Many businesses rely on scheduled appointments to provide an agreed time and place to serve customers. In many cases, after serving a customer, a return appointment will be recommended for some time in the future. Often, an appointment is made for a return visit before the customer leaves the office. However, if the needed appointment is too far out, or if staff schedules are unreliable, or if a suitable appointment cannot be found quickly, then the office may instead choose to use a recall. A recall is a notice, sent to the customer prior to the desired appointment date, reminding the customer to call to schedule an appointment.
Many management systems that schedule customer appointments provide support for recall notices. Typically, these systems allow entry of a target date for the unscheduled appointment, which is associated with the customer, and some notes about the reason for the recall. On a regular basis, the management system is used to generate printed cards, letters or address labels, so that reminders to call for an appointment can be sent to the appropriate customers. Instead of printed reminders, automated calling systems are sometimes used to leave a recorded message requesting a return call to schedule an appointment.
There is another class of customers that are due back for a visit at a periodic interval based on accepted standards of care and office policies for a specific condition, but have not been scheduled for an appointment and are not set up in the management system to receive a reminder to do so. For example, glaucoma customers may require quarterly visits to manage intraocular pressures; diabetic customers may require an eye exam every six months; and healthy customers may require an annual eye exam. Sometimes, a customer may slip out of the office after one of these routine visits without a follow-up appointment or a recall being made.
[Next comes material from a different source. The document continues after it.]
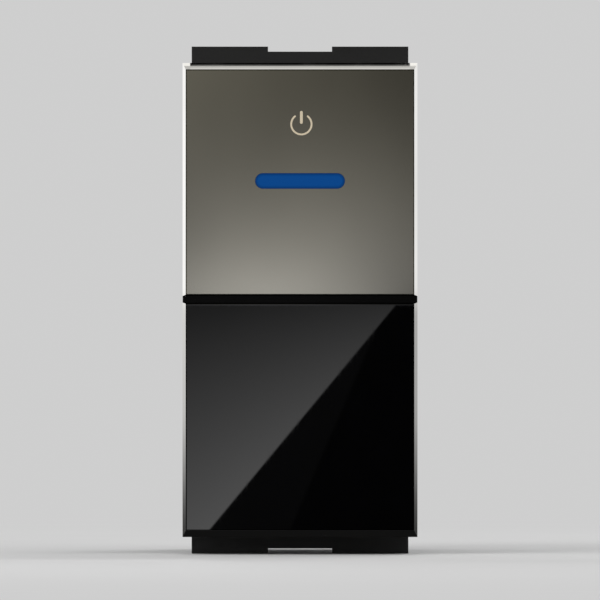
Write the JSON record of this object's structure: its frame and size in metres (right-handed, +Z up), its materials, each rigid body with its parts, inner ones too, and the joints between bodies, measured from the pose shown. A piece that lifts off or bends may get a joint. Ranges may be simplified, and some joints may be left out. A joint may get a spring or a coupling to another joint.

Other times an appointment is made, and then canceled or missed, and the customer then forgets to call for a new appointment. All of these events lead to a situation where a customer requires contact to schedule a needed visit.
Some management systems, particularly electronic medical records systems, store rules representing standards for periodic care, based on a customer's condition. However, these systems don't generally provide queries or reports covering the situations described above. Instead, these rules guide schedulers at the time that return appointments are made.
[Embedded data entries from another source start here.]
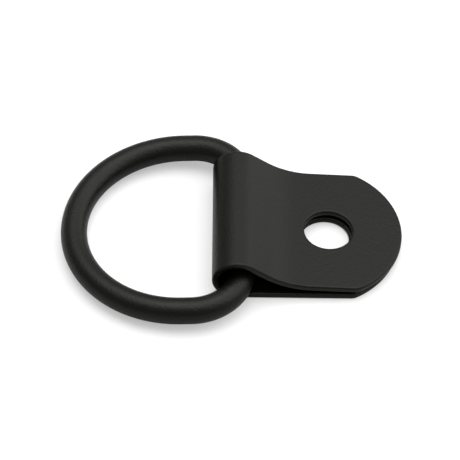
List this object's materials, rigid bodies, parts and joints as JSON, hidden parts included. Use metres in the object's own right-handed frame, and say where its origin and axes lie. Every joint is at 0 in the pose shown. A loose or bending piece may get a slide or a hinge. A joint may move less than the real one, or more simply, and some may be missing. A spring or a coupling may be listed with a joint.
{
  "type": "d-ring cable hook",
  "caption": "Bent-rod D-ring held loosely in the barrel of a folded sheet clip with one screw hole, to hold or tie cables at a rack.",
  "frame": {"origin": "on the axis of the screw hole, in the clip's flat underside, which lies against the surface it is screwed to", "axes": "+Z out of the mounting surface along the screw hole; +X along the clip towards its rounded tip; the ring lies towards -X and its leg runs along Y"},
  "size_m": [0.0465, 0.0332, 0.0068],
  "materials": {
    "coated_sheet": "matte black powder coat, fine texture",
    "coated_rod": "matte black powder coat, fine texture"
  },
  "bodies": {
    "clip": {"folded_clip": "coated_sheet"},
    "ring": {"d_ring": "coated_rod"}
  },
  "joints": [
    {"name": "ring_swing", "type": "hinge", "parent": "clip", "child": "ring", "pos_m": [-0.01146, 0, 0.0028], "axis": [0, 1, 0], "range_deg": [0, 181]}
  ]
}
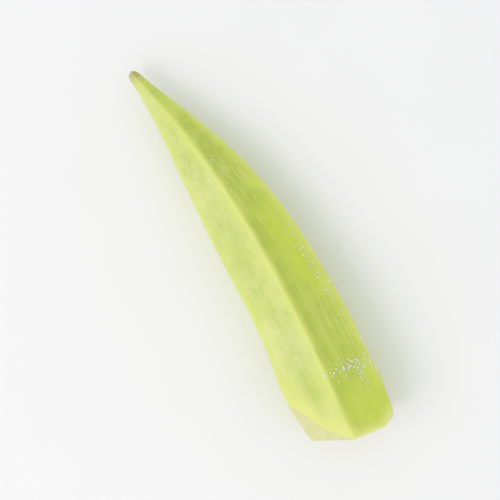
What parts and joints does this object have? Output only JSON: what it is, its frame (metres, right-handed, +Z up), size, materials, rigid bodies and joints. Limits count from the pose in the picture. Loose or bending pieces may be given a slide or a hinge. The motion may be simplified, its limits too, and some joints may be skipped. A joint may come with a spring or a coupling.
{
  "type": "okra pod",
  "caption": "Whole frozen okra pod with its stem and cap cut off: a ribbed five-sided pod with a gentle bend, tapering to a slender tip, lying on one face.",
  "frame": {"origin": "on the surface that the pod lies on, under the middle of its bounding box", "axes": "+X along the pod from the cut end to the tip, +Z up, with one face down and a rib on top, and the pod bends towards +Y"},
  "size_m": [0.0908, 0.022, 0.0178],
  "materials": {
    "okra_skin": "blanched and frozen okra skin, light yellow green with paler ribs, satin under a thin bloom of frost"
  },
  "bodies": {
    "root": {"okra_pod": "okra_skin"}
  },
  "joints": []
}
On the other hand, these systems often do provide a report or query which provides a list of customers who have not responded to recall notices, so that these customers can be contacted or reminded again. Unfortunately, a simple list of unresponsive customers is inadequate for schedulers involved in a shared, sustained effort to contact customers and schedule these appointments. Schedulers require a record of the times and dates of messages left so that additional messages are not left with the same customers until a sufficient time has elapsed as to warrant another contact. Further, schedulers require that as customers are contacted successfully and appointments are scheduled, these customers are deleted from the list so that these customers are not contacted again after an appointment is made.
These shortcomings make the process of contacting customers who have not responded to recall notices difficult enough that many offices choose not to make the effort, resulting in a substantial loss of business and profits. This invention overcomes these obstacles by automatically tracking which customers have been or are presently being contacted, so that multiple schedulers can work from the same list without making redundant calls to customers.
As of 2005, there were over 800 vendors selling practice management software, many of which support recalls and provide reports of customers who have not responded to recall notices. None of these systems provide the features described in this application to facilitate personally contacting customers to request appointments.